Locate the string "caption" in the listing below. Copy every line where it is found.
%%
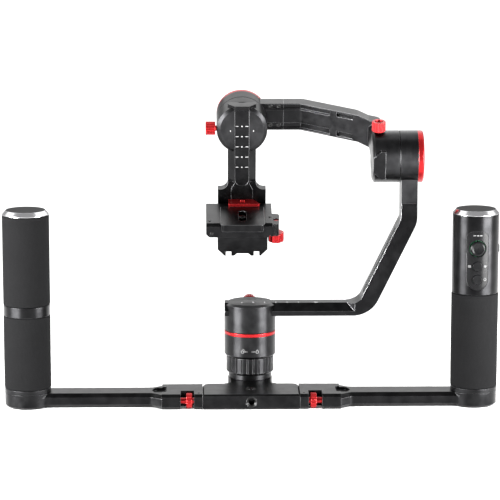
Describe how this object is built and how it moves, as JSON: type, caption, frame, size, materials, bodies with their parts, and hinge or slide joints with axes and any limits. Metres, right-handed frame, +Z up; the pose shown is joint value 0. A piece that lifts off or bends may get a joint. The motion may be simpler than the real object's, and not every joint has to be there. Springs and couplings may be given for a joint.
{
  "type": "gimbal stabilizer",
  "caption": "Two-handed three-axis camera gimbal: a centre plate with side arms and upright grips, and a motorised pan, roll and tilt column with a camera platform.",
  "frame": {"origin": "centre of the centre plate's bottom face, on the ground", "axes": "+X to the operator's right along the handle bar, +Y away from the operator, +Z up"},
  "size_m": [0.4373, 0.1864, 0.2625],
  "materials": {
    "black_metal": "satin black anodised",
    "gloss_black_metal": "gloss black",
    "dark_core": "dark anodised tube",
    "red_anodised": "satin red anodised",
    "foam": "fine closed-cell foam",
    "bright_cap": "polished slope round a dark disc",
    "black_steel": "blackened steel",
    "steel": "plain steel",
    "magnet": "nickel plated",
    "copper": "enamelled winding",
    "panel_plastic": "matt black",
    "cell_wrap": "shrink wrap",
    "circuit_board": "solder mask"
  },
  "bodies": {
    "base": {"centre_plate": "black_metal", "thread_inserts": "black_steel", "pan_base_housing": "black_metal", "pan_accent_ring": "red_anodised", "pan_coil": "copper", "pan_bearings": "steel"},
    "locking_ring": {"locking_ring": "black_metal"},
    "pan_rotor": {"pan_rotor": "black_metal", "pan_magnets": "magnet", "pan_shaft": "steel"},
    "pan_knob": {"pan_knob": "red_anodised"},
    "pan_arm": {"pan_arm": "black_metal", "roll_stator": "black_metal", "roll_end_cap": "red_anodised", "roll_coil": "copper", "roll_bearings": "steel"},
    "roll_rotor": {"roll_rotor": "black_metal", "roll_magnets": "magnet", "roll_shaft": "steel"},
    "roll_knob": {"roll_knob": "red_anodised"},
    "roll_arm": {"roll_arm": "black_metal", "roll_arm_bracket": "black_metal", "roll_arm_screws": "black_steel", "tilt_stator": "black_metal", "tilt_end_cap": "red_anodised", "tilt_coil": "copper", "tilt_bearings": "steel"},
    "tilt_rotor": {"tilt_rotor": "black_metal", "tilt_magnets": "magnet", "tilt_shaft": "steel"},
    "tilt_knob": {"tilt_knob": "red_anodised"},
    "tilt_arm": {"tilt_arm": "black_metal", "cradle_block": "black_metal", "clamp_base": "black_metal", "clamp_screws": "black_steel"},
    "camera_plate": {"camera_plate": "black_metal"},
    "camera_screw": {"camera_screw": "black_steel"},
    "plate_knob": {"plate_knob": "red_anodised"},
    "safety_latch": {"safety_latch": "red_anodised"},
    "left_arm": {"left_arm": "black_metal", "left_grip_core": "dark_core", "left_foam": "foam", "left_mid_ring": "gloss_black_metal", "left_battery": "cell_wrap"},
    "left_cap": {"left_cap": "bright_cap"},
    "left_thumbwheel": {"left_thumbwheel": "red_anodised"},
    "right_arm": {"right_arm": "black_metal", "right_grip_core": "dark_core", "right_foam": "foam", "right_battery": "cell_wrap", "right_head": "gloss_black_metal", "control_panel": "panel_plastic", "control_board": "circuit_board"},
    "right_cap": {"right_cap": "bright_cap"},
    "right_thumbwheel": {"right_thumbwheel": "red_anodised"},
    "joystick_yoke": {"joystick_yoke": "panel_plastic"},
    "joystick_cap": {"joystick_cap": "panel_plastic"},
    "mode_button": {"mode_button": "panel_plastic"},
    "power_button": {"power_button": "panel_plastic"},
    "side_button": {"side_button": "panel_plastic"}
  },
  "joints": [
    {"name": "locking_ring_turn", "type": "hinge", "parent": "base", "child": "locking_ring", "pos_m": [0, 0.05, 0.02], "axis": [0, 0, 1], "range_deg": [0, 90]},
    {"name": "pan_axis", "type": "hinge", "parent": "base", "child": "pan_rotor", "pos_m": [0, 0.05, 0.07], "axis": [0, 0, 1], "continuous": true},
    {"name": "pan_knob_turn", "type": "hinge", "parent": "pan_rotor", "child": "pan_knob", "pos_m": [0, 0.08, 0.0774], "axis": [0, 1, 0], "range_deg": [0, 540]},
    {"name": "pan_arm_slide", "type": "slide", "parent": "pan_rotor", "child": "pan_arm", "axis": [1, 0, 0], "range_m": [-0.06, 0]},
    {"name": "roll_axis", "type": "hinge", "parent": "pan_arm", "child": "roll_rotor", "pos_m": [0.12, 0.05, 0.2148], "axis": [1, 0, 0], "range_deg": [-170, 170]},
    {"name": "roll_knob_turn", "type": "hinge", "parent": "roll_rotor", "child": "roll_knob", "pos_m": [0.1146, 0.0437, 0.24208], "axis": [0, -0.225, 0.9744], "range_deg": [0, 540]},
    {"name": "roll_arm_slide", "type": "slide", "parent": "roll_rotor", "child": "roll_arm", "axis": [0, 0.9744, 0.225], "range_m": [-0.025, 0]},
    {"name": "tilt_axis", "type": "hinge", "parent": "roll_arm", "child": "tilt_rotor", "pos_m": [-0.006, 0.12795, 0.2328], "axis": [0, 0.9744, 0.225], "range_deg": [-60, 160]},
    {"name": "tilt_knob_turn", "type": "hinge", "parent": "tilt_rotor", "child": "tilt_knob", "pos_m": [-0.035, 0.12025, 0.23102], "axis": [-1, 0, 0], "range_deg": [0, 540]},
    {"name": "tilt_arm_slide", "type": "slide", "parent": "tilt_rotor", "child": "tilt_arm", "axis": [0, -0.225, 0.9744], "range_m": [0, 0.028]},
    {"name": "camera_plate_slide", "type": "slide", "parent": "tilt_arm", "child": "camera_plate", "axis": [0, 0.9744, 0.225], "range_m": [-0.025, 0]},
    {"name": "camera_screw_lift", "type": "slide", "parent": "camera_plate", "child": "camera_screw", "axis": [0, -0.225, 0.9744], "range_m": [0, 0.003]},
    {"name": "plate_knob_turn", "type": "hinge", "parent": "tilt_arm", "child": "plate_knob", "pos_m": [0.0247, 0.09348, 0.1376], "axis": [0, -0.225, 0.9744], "range_deg": [0, 360]},
    {"name": "safety_latch_slide", "type": "slide", "parent": "tilt_arm", "child": "safety_latch", "axis": [-1, 0, 0], "range_m": [0, 0.004], "stiffness_N_per_m": 150},
    {"name": "left_arm_pull", "type": "slide", "parent": "base", "child": "left_arm", "axis": [-1, 0, 0], "range_m": [0, 0.02]},
    {"name": "left_cap_turn", "type": "hinge", "parent": "left_arm", "child": "left_cap", "pos_m": [-0.1978, 0, 0.17], "axis": [0, 0, 1], "range_deg": [0, 720]},
    {"name": "left_thumbwheel_turn", "type": "hinge", "parent": "left_arm", "child": "left_thumbwheel", "pos_m": [-0.055, -0.015, 0.0069], "axis": [-1, 0, 0], "range_deg": [0, 720]},
    {"name": "right_arm_pull", "type": "slide", "parent": "base", "child": "right_arm", "axis": [1, 0, 0], "range_m": [0, 0.02]},
    {"name": "right_cap_turn", "type": "hinge", "parent": "right_arm", "child": "right_cap", "pos_m": [0.1978, 0, 0.17], "axis": [0, 0, 1], "range_deg": [0, 720]},
    {"name": "right_thumbwheel_turn", "type": "hinge", "parent": "right_arm", "child": "right_thumbwheel", "pos_m": [0.055, -0.015, 0.0069], "axis": [1, 0, 0], "range_deg": [0, 720]},
    {"name": "joystick_sideways", "type": "hinge", "parent": "right_arm", "child": "joystick_yoke", "pos_m": [0.1978, -0.0159, 0.1433], "axis": [0, 0, 1], "range_deg": [-9, 9], "stiffness_Nm_per_rad": 0.02},
    {"name": "joystick_up_down", "type": "hinge", "parent": "joystick_yoke", "child": "joystick_cap", "pos_m": [0.1978, -0.0159, 0.1433], "axis": [1, 0, 0], "range_deg": [-9, 9], "stiffness_Nm_per_rad": 0.02},
    {"name": "mode_button_press", "type": "slide", "parent": "right_arm", "child": "mode_button", "axis": [0, 1, 0], "range_m": [0, 0.0007], "stiffness_N_per_m": 400},
    {"name": "power_button_press", "type": "slide", "parent": "right_arm", "child": "power_button", "axis": [0, 1, 0], "range_m": [0, 0.0007], "stiffness_N_per_m": 400},
    {"name": "side_button_press", "type": "slide", "parent": "right_arm", "child": "side_button", "axis": [-1, 0, 0], "range_m": [0, 0.0006], "stiffness_N_per_m": 400}
  ]
}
%%
**Written answer:**
Describe how this object is built and how it moves, as JSON: type, caption, frame, size, materials, bodies with their parts, and hinge or slide joints with axes and any limits. Metres, right-handed frame, +Z up; the pose shown is joint value 0. A piece that lifts off or bends may get a joint. The motion may be simpler than the real object's, and not every joint has to be there. Springs and couplings may be given for a joint.
  "caption": "Two-handed three-axis camera gimbal: a centre plate with side arms and upright grips, and a motorised pan, roll and tilt column with a camera platform.",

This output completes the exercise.